NCAA asks NFL to help solve college football’s taunting non-problem

Won’t someone please think of the minimally compensated children?

This week, people deemed important are declaring various things. Yes, the NFL is holding its annual offseason meetings.

In addition to banning even more touchdown celebrations and adjusting a number of rules that actually affect competition, the league explained via St. Louis Rams head coach Jeff Fisher that it’s going to reinforce its taunting rule. This was likely judged a more elegant way to penalize the use of a specific racial epithet than installing a new rule, which would immediately be nicknamed after that epithet.

In an unexpected twist, Fisher noted the NFL’s redoubling of its taunting rule is in part due to the pro league’s alleged trickle-down effect on other levels of football:

While explaining it in this way does point toward a reasonable case for the NFL’s decision, it also satisfies branding aims for both the NFL and the NCAA. For the NFL, it again casts the league as the model, example, and standard, simultaneously towering over all and lighting the way. For the NCAA, it plays up the sportsmanship bullshit again.

The NCAA is obsessed with the idea of sportsmanship, the idea that there’s more to a game than which side wins. And there’s a smart business reason for that.

March Madness commercials remind us that college athletes aren’t here to win championships and make money; they’re here to become better people by playing college sports. This has been a profitable position for the NCAA for decades, but probably not for much longer.

College football, the sport decades older than either the NCAA or the NFL, is now both a game played by semi-adults and a 10-figure business in which the labor has no way to lobby for greater compensation limits (yet). Neither of these things necessitates no-fun laws, but the NCAA has only one business model, and it’ll defend it as long as it can.

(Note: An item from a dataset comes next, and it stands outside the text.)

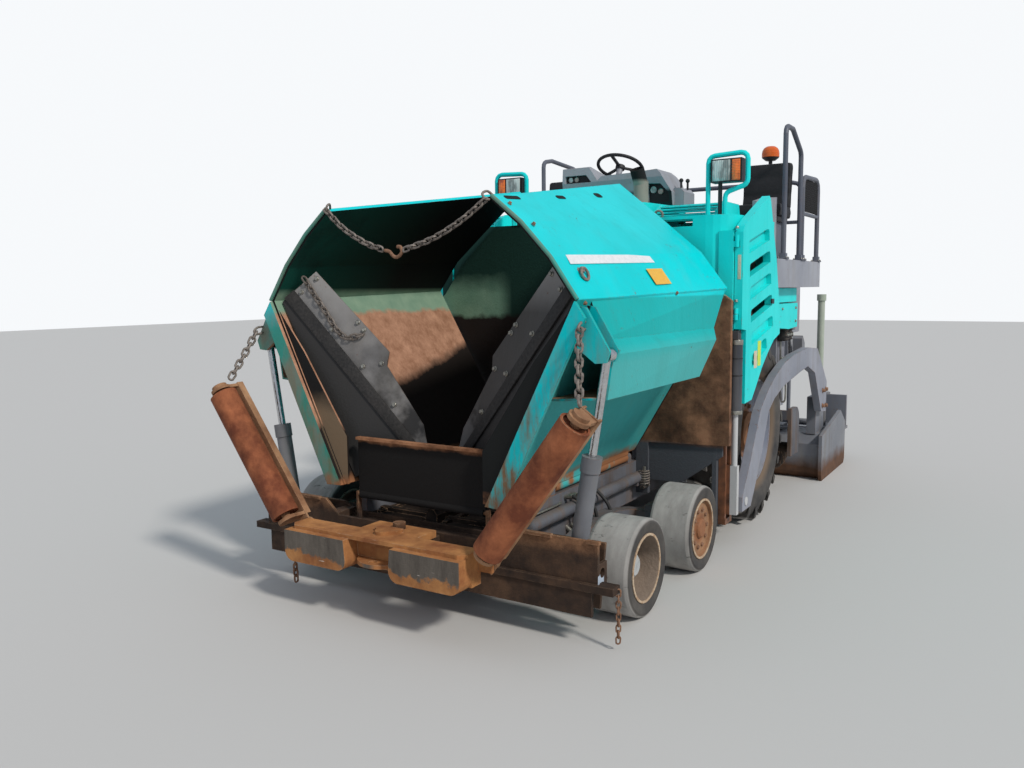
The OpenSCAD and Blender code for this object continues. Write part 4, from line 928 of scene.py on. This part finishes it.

Anti-celebration rules have never squared with the howling passion that floods the sport’s stadiums. Conferences are able to sign 20-year media deals to launch their own 24-hour networks. This is thanks almost entirely to their reservoirs of unrestrained football fans. But the athletes themselves must act like professionals, so as not to resemble the actual professionals.

To that end, the NCAA’s never run short of celebration penalty ideas, from the 1991 “Miami rules,” which essentially banned any specific thing any Hurricanes player had done over the previous decade, to recent changes that gave referees the power to time travel. The results have stricken the greatest moment in recent punter history and nearly helped cost Florida State a title, and mostly just bummed everybody out a little.

I watch a lot of college football, and I don't see very much taunting as of late. The only egregious example I can think of from last season is the MTSU player who was ejected for acting in a fashion most would consider dickheadish against Navy. As for NFL influence, a lot of players have started using Sean Weatherspoon's eat-'em-up thing, but nobody's offended by that.

You’d have a hard time explaining what it is that current college players are doing wrong as a result of NFL players having too much fun, but presenting things exactly as they are has never been an NCAA specialty.